» Work instructions
Write the listing out again, all of it, word for word.

>> start

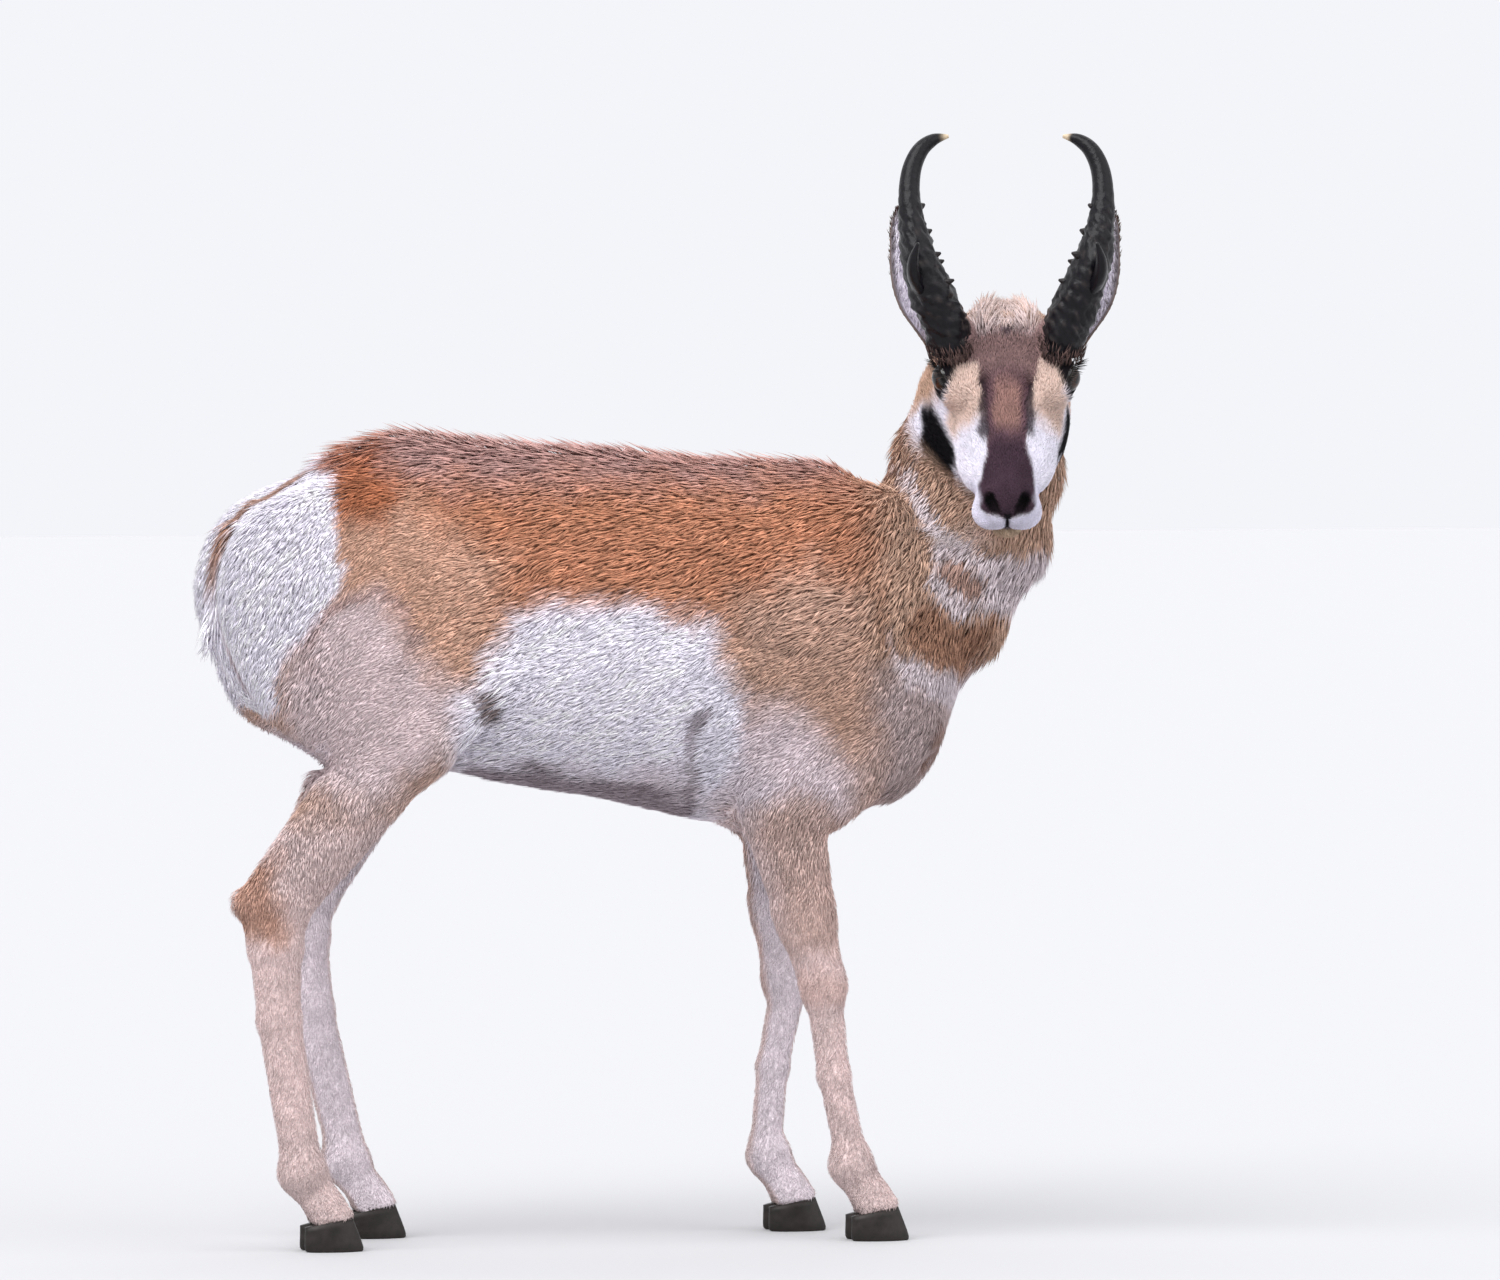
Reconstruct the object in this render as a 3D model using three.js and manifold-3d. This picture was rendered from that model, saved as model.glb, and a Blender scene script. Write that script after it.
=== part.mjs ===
// A pronghorn buck standing broadside, its head turned to look over its right side.
// Millimetres, +Z up, the body heading +X, the right flank towards -Y, the floor at Z = 0.
// The flesh is one smooth field of named muscles and bones, walked out to the tips of the coat,
// which is turned into a surface, thinned, and parted into nodes by thin flat cuts.
import * as THREE from "three";
import Module from "manifold-3d";

const wasm = await Module();
wasm.setup();

// Driving dimensions
const GAP = 0.3;
const RIGHT = -1;
const LEFT = 1;
const SHIFT_X = 4.6;
const SHIFT_Y = 27.4;

const BODY_CELL = 6.5;
const HEAD_CELL = 2.8;
const BODY_TRIANGLES = 5600;
const HEAD_TRIANGLES = 3500;

// The head looks this far round from straight ahead, and its face line dips this far.
const HEAD_TURN = THREE.MathUtils.degToRad(103);
const FACE_DIP = THREE.MathUtils.degToRad(45);
const EYE_MIDDLE = [377, -110, 979];

const EYE_RADIUS = 19;
const EYE_SEAT = [2, 65, 5];
const EYE_LOOK = [0.38, 0.88, 0.27];

// Trunk stations: X, top line, belly line, half width.
const TRUNK = [
  [-455, 852, 600, 84],
  [-387, 893, 566, 118],
  [-305, 919, 543, 134],
  [-224, 912, 528, 142],
  [-150, 905, 512, 150],
  [-71, 900, 499, 156],
  [46, 889, 472, 154],
  [130, 886, 458, 142],
  [200, 883, 468, 122],
  [255, 850, 495, 98],
];
const TRUNK_CAP = 64;
const TRUNK_LOW_SWELL = 0.1;

// Neck stations: X, Y, Z, half depth seen from the side, half thickness.
const NECK = [
  [228, 0, 665, 122, 88],
  [310, -3, 735, 105, 77],
  [355, -9, 808, 102, 71],
  [368, -20, 885, 98, 67],
  [383, -32, 957, 82, 62],
];

// Leg joints as X, half track, Z. The right hind foot stands back, the right fore foot ahead.
const HIND = {
  right: {
    side: RIGHT,
    stifle: [-318, 98, 572],
    hock: [-468, 87, 383],
    cannon: [-459, 86, 262],
    fetlock: [-433, 85, 92],
    toe: [-396, 85, 34],
  },
  left: {
    side: LEFT,
    stifle: [-290, 98, 572],
    hock: [-404, 87, 383],
    cannon: [-388, 86, 262],
    fetlock: [-350, 85, 92],
    toe: [-313, 85, 34],
  },
};
const FORE = {
  right: {
    side: RIGHT,
    elbow: [122, 84, 470],
    knee: [172, 78, 290],
    cannon: [184, 77, 190],
    fetlock: [204, 76, 89],
    toe: [238, 76, 34],
  },
  left: {
    side: LEFT,
    elbow: [152, 84, 470],
    knee: [163, 78, 290],
    cannon: [149, 77, 190],
    fetlock: [143, 76, 89],
    toe: [177, 76, 34],
  },
};

// Hooves: two toes to a foot, each a narrow pointed box of horn.
const HOOF_LENGTH = 66;
const HOOF_WIDTH = 26;
const HOOF_SPREAD = 14.5;
const CORONET_FRONT = 40;
const CORONET_BACK = 27;

// Horns, seen from the front of the face: outward, upward, forward from the middle of the eyes,
// then half width across and half depth fore and aft.
const HORN = [
  [62, 34, 8, 23, 27],
  [68, 60, 17, 25, 30],
  [82, 92, 21, 25, 31],
  [98, 134, 22, 21, 30],
  [107, 176, 16, 15.5, 18],
  [110, 209, 6, 12.5, 13.5],
  [107, 238, -5, 11, 11.5],
  [97, 260, -14, 9.5, 10],
  [82, 272, -20, 7, 7.5],
  [65, 276, -23, 2, 2],
];
const PRONG = [
  [100, 106, 30, 9, 19],
  [105, 118, 54, 8, 14],
  [106, 136, 70, 6, 9],
  [101, 155, 79, 1.8, 2.2],
];
const HORN_BURRS = 4;
const FIRST_BURR_RING = 5;
const SEAT_DEPTH = 0.3;
const SEAT_ROOM = 3.4;
const HORN_RINGS = 17;
const HORN_SIDES = 11;

// Ears, in the same face frame: outward, upward, forward, half width.
const EAR = [
  [66, 34, -40, 15],
  [79, 58, -46, 18],
  [94, 92, -52, 24],
  [103, 126, -57, 26],
  [110, 156, -60, 23],
  [115, 180, -61, 15],
  [119, 195, -60, 3],
];
const EAR_THICKNESS = 3.2;

// Vectors as plain arrays
const add = (a, b) => [a[0] + b[0], a[1] + b[1], a[2] + b[2]];
const sub = (a, b) => [a[0] - b[0], a[1] - b[1], a[2] - b[2]];
const times = (a, k) => [a[0] * k, a[1] * k, a[2] * k];
const dot = (a, b) => a[0] * b[0] + a[1] * b[1] + a[2] * b[2];
const unit = (a) => times(a, 1 / Math.sqrt(dot(a, a)));
const mix = (a, b, t) => a + (b - a) * t;
const mixPoint = (a, b, t) => add(a, times(sub(b, a), t));
const cross = (a, b) => [
  a[1] * b[2] - a[2] * b[1],
  a[2] * b[0] - a[0] * b[2],
  a[0] * b[1] - a[1] * b[0],
];
const clamp = (x, low, high) => Math.min(high, Math.max(low, x));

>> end

» Solution to this task
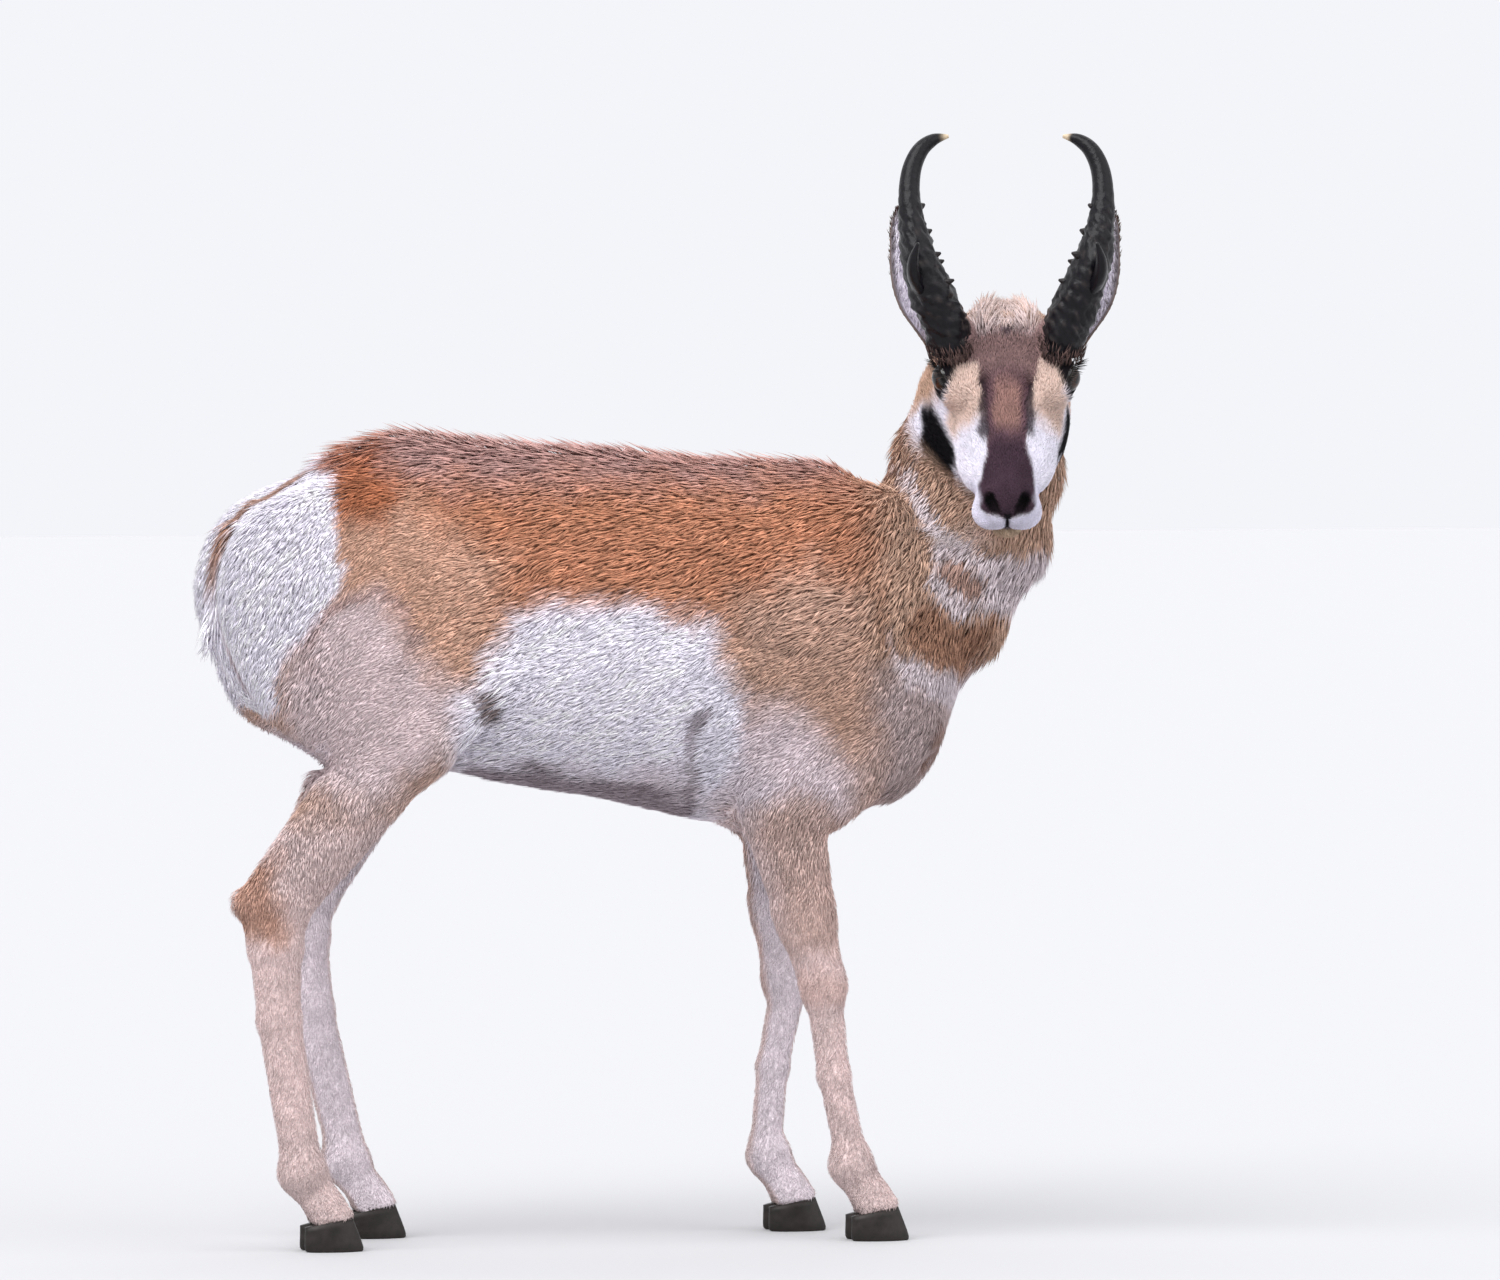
Reconstruct the object in this render as a 3D model using three.js and manifold-3d. This picture was rendered from that model, saved as model.glb, and a Blender scene script. Write that script after it.
=== part.mjs ===
// A pronghorn buck standing broadside, its head turned to look over its right side.
// Millimetres, +Z up, the body heading +X, the right flank towards -Y, the floor at Z = 0.
// The flesh is one smooth field of named muscles and bones, walked out to the tips of the coat,
// which is turned into a surface, thinned, and parted into nodes by thin flat cuts.
import * as THREE from "three";
import Module from "manifold-3d";

const wasm = await Module();
wasm.setup();

// Driving dimensions
const GAP = 0.3;
const RIGHT = -1;
const LEFT = 1;
const SHIFT_X = 4.6;
const SHIFT_Y = 27.4;

const BODY_CELL = 6.5;
const HEAD_CELL = 2.8;
const BODY_TRIANGLES = 5600;
const HEAD_TRIANGLES = 3500;

// The head looks this far round from straight ahead, and its face line dips this far.
const HEAD_TURN = THREE.MathUtils.degToRad(103);
const FACE_DIP = THREE.MathUtils.degToRad(45);
const EYE_MIDDLE = [377, -110, 979];

const EYE_RADIUS = 19;
const EYE_SEAT = [2, 65, 5];
const EYE_LOOK = [0.38, 0.88, 0.27];

// Trunk stations: X, top line, belly line, half width.
const TRUNK = [
  [-455, 852, 600, 84],
  [-387, 893, 566, 118],
  [-305, 919, 543, 134],
  [-224, 912, 528, 142],
  [-150, 905, 512, 150],
  [-71, 900, 499, 156],
  [46, 889, 472, 154],
  [130, 886, 458, 142],
  [200, 883, 468, 122],
  [255, 850, 495, 98],
];
const TRUNK_CAP = 64;
const TRUNK_LOW_SWELL = 0.1;

// Neck stations: X, Y, Z, half depth seen from the side, half thickness.
const NECK = [
  [228, 0, 665, 122, 88],
  [310, -3, 735, 105, 77],
  [355, -9, 808, 102, 71],
  [368, -20, 885, 98, 67],
  [383, -32, 957, 82, 62],
];

// Leg joints as X, half track, Z. The right hind foot stands back, the right fore foot ahead.
const HIND = {
  right: {
    side: RIGHT,
    stifle: [-318, 98, 572],
    hock: [-468, 87, 383],
    cannon: [-459, 86, 262],
    fetlock: [-433, 85, 92],
    toe: [-396, 85, 34],
  },
  left: {
    side: LEFT,
    stifle: [-290, 98, 572],
    hock: [-404, 87, 383],
    cannon: [-388, 86, 262],
    fetlock: [-350, 85, 92],
    toe: [-313, 85, 34],
  },
};
const FORE = {
  right: {
    side: RIGHT,
    elbow: [122, 84, 470],
    knee: [172, 78, 290],
    cannon: [184, 77, 190],
    fetlock: [204, 76, 89],
    toe: [238, 76, 34],
  },
  left: {
    side: LEFT,
    elbow: [152, 84, 470],
    knee: [163, 78, 290],
    cannon: [149, 77, 190],
    fetlock: [143, 76, 89],
    toe: [177, 76, 34],
  },
};

// Hooves: two toes to a foot, each a narrow pointed box of horn.
const HOOF_LENGTH = 66;
const HOOF_WIDTH = 26;
const HOOF_SPREAD = 14.5;
const CORONET_FRONT = 40;
const CORONET_BACK = 27;

// Horns, seen from the front of the face: outward, upward, forward from the middle of the eyes,
// then half width across and half depth fore and aft.
const HORN = [
  [62, 34, 8, 23, 27],
  [68, 60, 17, 25, 30],
  [82, 92, 21, 25, 31],
  [98, 134, 22, 21, 30],
  [107, 176, 16, 15.5, 18],
  [110, 209, 6, 12.5, 13.5],
  [107, 238, -5, 11, 11.5],
  [97, 260, -14, 9.5, 10],
  [82, 272, -20, 7, 7.5],
  [65, 276, -23, 2, 2],
];
const PRONG = [
  [100, 106, 30, 9, 19],
  [105, 118, 54, 8, 14],
  [106, 136, 70, 6, 9],
  [101, 155, 79, 1.8, 2.2],
];
const HORN_BURRS = 4;
const FIRST_BURR_RING = 5;
const SEAT_DEPTH = 0.3;
const SEAT_ROOM = 3.4;
const HORN_RINGS = 17;
const HORN_SIDES = 11;

// Ears, in the same face frame: outward, upward, forward, half width.
const EAR = [
  [66, 34, -40, 15],
  [79, 58, -46, 18],
  [94, 92, -52, 24],
  [103, 126, -57, 26],
  [110, 156, -60, 23],
  [115, 180, -61, 15],
  [119, 195, -60, 3],
];
const EAR_THICKNESS = 3.2;

// Vectors as plain arrays
const add = (a, b) => [a[0] + b[0], a[1] + b[1], a[2] + b[2]];
const sub = (a, b) => [a[0] - b[0], a[1] - b[1], a[2] - b[2]];
const times = (a, k) => [a[0] * k, a[1] * k, a[2] * k];
const dot = (a, b) => a[0] * b[0] + a[1] * b[1] + a[2] * b[2];
const unit = (a) => times(a, 1 / Math.sqrt(dot(a, a)));
const mix = (a, b, t) => a + (b - a) * t;
const mixPoint = (a, b, t) => add(a, times(sub(b, a), t));
const cross = (a, b) => [
  a[1] * b[2] - a[2] * b[1],
  a[2] * b[0] - a[0] * b[2],
  a[0] * b[1] - a[1] * b[0],
];
const clamp = (x, low, high) => Math.min(high, Math.max(low, x));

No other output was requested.